Os seus amores “de perdição” conhecidos são mais do que os dedos de uma mão. Começaram os amores pela Luísa dos Santos– “uma flor de entre as fragas, donairosa camponesa”- de Vilarinho.

Um dia, a tia Rita leva-o a Friúme, Ribeira de Pena, em passeio, e não é que o rapaz se vai logo enamorar de uma moçoila. «É uma camponesa sólida, refor­çada, morena, alta dos peitos, aquela que pouco tempo depois viria a ser a primeira esposa de Camilo».
Ele tem 16 anos. A noiva, Joaquina Pereira, 15.
É um amor de crianças e um casamento de adolescentes”, mas visto com bons olhos pelo futuro sogro — um merceeiro calculista que vê nele um bom futuro herdeiro. Do enlace nasce a filha Rosa, em 1843. Camilo ainda faz amigos lá pela taberna, a jogar cartas, mas é ave de arribação.

Numa visita a Samardã deixa-se prender pelos encantos de Maria do Adro, linda camponesa do lugar. 

Camilo assim a descreveu:

«A Maria do Adro era a filha duma viúva pobre. Tinha 17 anos. Fora bonita até aos 15; depois uma enfermidade grave emagreceu-lhe a face, amareleceu-lhe a pele, sugou-lhe a seiva que viçava em flores por todo aquele rir e olhos de descuidosa inocência».

Deste amor, conta-se uma história macabra.  Numa visita de volta à aldeia tem um diálogo estranho com umas moçoilas:

«- Como estão vocês, rijas, hein?
- Como um ferro, graças a Deus. Então já sabe?
- O quê?
- Pois não sabe que a Maria do Adro…
- Que tem? Está doente?
- Está com Deus … Morreu faz amanhã um mês.»

Parece que vinte e quatro horas depois Camilo, foi à nave da igreja desenterrar o cadáver, por ideia do cunhado. Os pormenores vêm descritos no seu livro “Duas horas de leitura”.  O macabro episódio valeu a Camilo oito dias de febril delírio. Abstenho-me de o relatar, porque o Padre Mestre disse:

«Diz minha cunhada que muitas pessoas desta família endoudeceram. ..»

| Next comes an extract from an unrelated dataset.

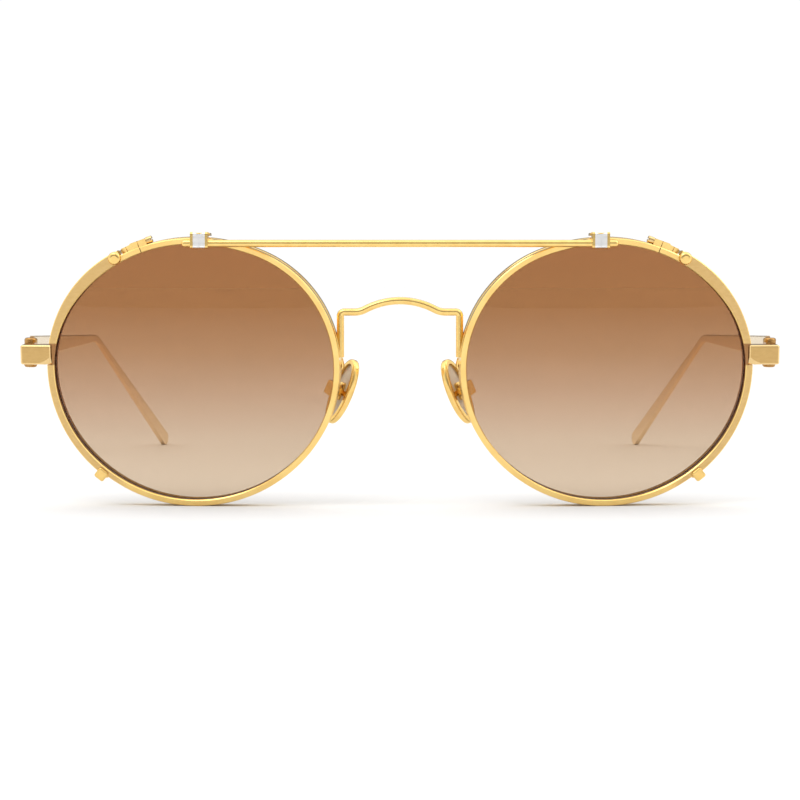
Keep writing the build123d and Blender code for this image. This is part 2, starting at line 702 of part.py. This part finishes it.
# Pad ring: the metal oval round the cushion, with a bar across its back that carries the lug
with BuildPart() as pad_ring:
    with BuildSketch(pad_plane.offset(-pad_thickness / 2)):
        Ellipse(pad_half_width, pad_half_length)
    extrude(amount=pad_thickness)
    fillet(pad_ring.edges().group_by(pad_axis)[0] + pad_ring.edges().group_by(pad_axis)[-1], 0.4)
    with BuildSketch(pad_plane.offset(-pad_thickness / 2)):
        Ellipse(cushion_half[0], cushion_half[1])
    extrude(amount=pad_thickness, mode=Mode.SUBTRACT)
    with BuildSketch(pad_plane.offset(-pad_thickness / 2)):
        RectangleRounded(1.5, 3.4, 0.5)
        Rectangle(2 * cushion_half[0] + 0.6, 0.9)
    extrude(amount=0.45)
    with BuildSketch(Plane(pad_plane.origin, x_dir=pad_plane.y_dir, z_dir=pad_plane.x_dir).offset(-0.5)):
        with Locations((0, lug_level)):
            Circle(lug_radius)
        with Locations((0, (lug_level - pad_thickness / 2) / 2)):
            Rectangle(2 * lug_radius, -lug_level - pad_thickness / 2)
        with Locations((0, lug_level)):
            Circle(pad_screw_radius + running_clearance, mode=Mode.SUBTRACT)
    extrude(amount=1.0)
save_pair(pad_ring.part, "pad_ring")

# Pad box: the cup on the pad arm that straddles the lug, and the screw through both
box_plane = Plane(pad_plane.origin, x_dir=pad_plane.y_dir, z_dir=pad_plane.x_dir)
box_half = 1.05
with BuildPart() as pad_box:
    with BuildSketch(box_plane.offset(-box_half)):
        with Locations((0, lug_level - 0.25)):
            RectangleRounded(2.7, 1.9, 0.35)
    extrude(amount=2 * box_half)
    with BuildSketch(box_plane.offset(-0.56)):
        with Locations((0, lug_level + 0.4)):
            Rectangle(2.0, 2.4)
    extrude(amount=1.12, mode=Mode.SUBTRACT)
    with BuildSketch(box_plane.offset(-2)):
        with Locations((0, lug_level)):
            Circle(pad_screw_radius)
    extrude(amount=4, mode=Mode.SUBTRACT)
with BuildPart() as pad_screw:
    with BuildSketch(box_plane.offset(-box_half)):
        with Locations((0, lug_level)):
            Circle(pad_screw_radius)
    extrude(amount=2 * box_half)
    with BuildSketch(box_plane.offset(-box_half - 0.35)):
        with Locations((0, lug_level)):
            Circle(0.6)
            Rectangle(2, 0.18, mode=Mode.SUBTRACT)
    extrude(amount=0.35)
save_pair(pad_box.part, "pad_box")
save_pair(pad_screw.part, "pad_screw")

# Pad arm: a thin wire from the back of the eyewire, round a loop and down to the pad box
box_top = box_plane.from_local_coords((1.2, lug_level - 0.25, 0))
above_box = box_plane.from_local_coords((3.1, lug_level - 0.25, 0))
with BuildPart() as pad_arm:
    with BuildLine() as arm_path:
        FilletPolyline(
            (-11.15, front_y - 0.25, 27.4),
            (-11.0, front_y + 3.1, 27.4),
            (-10.7, front_y + 3.6, 25.7),
            (above_box.X, above_box.Y, above_box.Z),
            (box_top.X, box_top.Y, box_top.Z),
            radius=0.6,
        )
    with BuildSketch(Plane(arm_path.line @ 0, z_dir=arm_path.line % 0)):
        Circle(arm_radius)
    sweep()
    add(eyewire.part, mode=Mode.SUBTRACT)
    add(bridge.part, mode=Mode.SUBTRACT)
    add(pad_box.part, mode=Mode.SUBTRACT)
save_pair(pad_arm.part, "pad_arm")
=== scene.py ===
import json
import math

import bpy
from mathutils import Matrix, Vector


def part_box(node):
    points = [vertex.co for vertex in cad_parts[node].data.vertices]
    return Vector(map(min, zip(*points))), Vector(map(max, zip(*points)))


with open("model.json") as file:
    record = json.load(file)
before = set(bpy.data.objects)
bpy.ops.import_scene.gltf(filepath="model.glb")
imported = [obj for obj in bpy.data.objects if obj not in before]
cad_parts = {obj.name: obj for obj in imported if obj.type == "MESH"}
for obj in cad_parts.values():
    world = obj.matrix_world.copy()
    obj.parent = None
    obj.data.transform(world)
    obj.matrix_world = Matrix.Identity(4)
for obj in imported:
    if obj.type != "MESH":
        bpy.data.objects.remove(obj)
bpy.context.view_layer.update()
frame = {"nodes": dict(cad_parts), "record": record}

nodes = frame["nodes"]

# Plating colours, with the shade that clouds each of them, and the colours of painted shade and a
# painted highlight
BRIGHT_GOLD = (0.93, 0.655, 0.235)
DEEP_GOLD = (0.88, 0.59, 0.2)
SATIN_GOLD = (0.76, 0.52, 0.22)
SATIN_SHADE = (0.72, 0.48, 0.19)
BLOCK_GOLD = (0.64, 0.42, 0.165)
BLOCK_SHADE = (0.6, 0.385, 0.145)
PALE_GOLD = (0.93, 0.78, 0.55)
PALE_SHADE = (0.9, 0.74, 0.505)
# Painted shade for the lens seats
SEAT_PAINTED_SHADE = (0.085, 0.04, 0.018)
# Painted shade for the thin web beside each end piece
WEB_PAINTED_SHADE = (0.4, 0.2, 0.08)
# Painted highlight for the end pieces' corners and cut facet
EDGE_PAINTED_HIGHLIGHT = (0.84, 0.6, 0.28)
HINGE_AMBER = (0.5, 0.29, 0.1)
HINGE_SHADE = (0.42, 0.22, 0.07)
PALE_METAL = (0.97, 0.96, 0.94)
GREY_METAL = (0.88, 0.88, 0.88)
SCREW_GOLD = (0.8, 0.58, 0.27)
SCREW_SHADE = (0.6, 0.4, 0.16)

# Clear lens, pad and floor colours
CLEAR_COOL = (0.985, 0.99, 0.98)
CLEAR_WARM = (1.0, 1.0, 0.995)
# Pad colours: milky silicone warmed by a painted reflection of the gold
PAD_DEEP = (0.8, 0.63, 0.43)
PAD_PALE = (0.88, 0.72, 0.52)
FLOOR_DIM = (0.82, 0.82, 0.82)
FLOOR_BRIGHT = (0.84, 0.84, 0.84)

# Sun lens colours, from its bottom edge (0) to its top (1)
TINT = (
    (0.0, (0.645, 0.515, 0.388)),
    (0.08, (0.64, 0.508, 0.38)),
    (0.24, (0.585, 0.44, 0.316)),
    (0.41, (0.508, 0.327, 0.21)),
    (0.58, (0.436, 0.233, 0.117)),
    (0.74, (0.383, 0.175, 0.068)),
    (1.0, (0.38, 0.162, 0.062)),
)

# Texture scales, in cycles per metre, and the part of the noise that is used
CLOUD_SCALE = 700
RIM_CLOUD_SCALE = 260
GRAIN_SCALE = 5200
BRUSH_SCALE = 900
BRUSH_STRETCH = (1, 1, 3)
LENS_SCALE = 60
PAD_CLOUD_SCALE = 420
PAD_SKIN_SCALE = 3000
FLOOR_SCALE = 6
NOISE_LOW = 0.3
NOISE_HIGH = 0.7

# Relief heights, in metres, and their strengths
GRAIN_HEIGHT = 0.00001
SKIN_HEIGHT = 0.00002
RIM_RELIEF = 0.08
BLOCK_RELIEF = 0.1
SKIN_RELIEF = 0.1

# Lenses and pads: refraction, highest roughness, and how light passes through the pads
GLASS_IOR = 1.3
SUN_LENS_ROUGHNESS = 0.012
CLEAR_LENS_ROUGHNESS = 0.01
PAD_ROUGHNESS = (0.28, 0.4)
PAD_TRANSMISSION = 0.35
PAD_SCATTER = 0.2
PAD_SCATTER_RADIUS = (0.001, 0.0008, 0.0006)

# Places on the rims, in metres: the middle of a lens opening, and where the wings and the painted
# shade of the web start
LENS_CENTER = Vector((0.03775, 0, 0.02483))
WING_START = (0.0125, 0.0145)
WEB_START = (0.0235, 0.0245)
WEB_MARGIN = 0.0002

# Facings, each from where a finish starts to where it is full; the seat facings bound painted shade,
# the end piece's facing its polish and a painted highlight
CLIP_SEAT_FACING = (0.8, 0.9)
EYEWIRE_SEAT_FACING = (0.5, 0.6)
WING_FACING = (-0.93, -0.97)
BLOCK_TURNED = (-0.985, -0.93)

# Roughness of the rims, of the wings over that, and of the end pieces from front to corner
RIM_POLISH = (0.16, 0.24)
WING_ROUGHER = 0.24
BLOCK_POLISH = (0.36, 0.2)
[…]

Já agora faço um parêntesis sobre a “verosimilhança” na escrita de Camilo. Ele próprio achava que era preciso mostrar uma verdade que convença o leitor. Camilo é um dos escritores que consegue enganar o leitor, entre aquilo que é o real e o que é a ficção. O rifão popular é mais directo – “todo o burro come palha, é preciso é saber-lha dar”.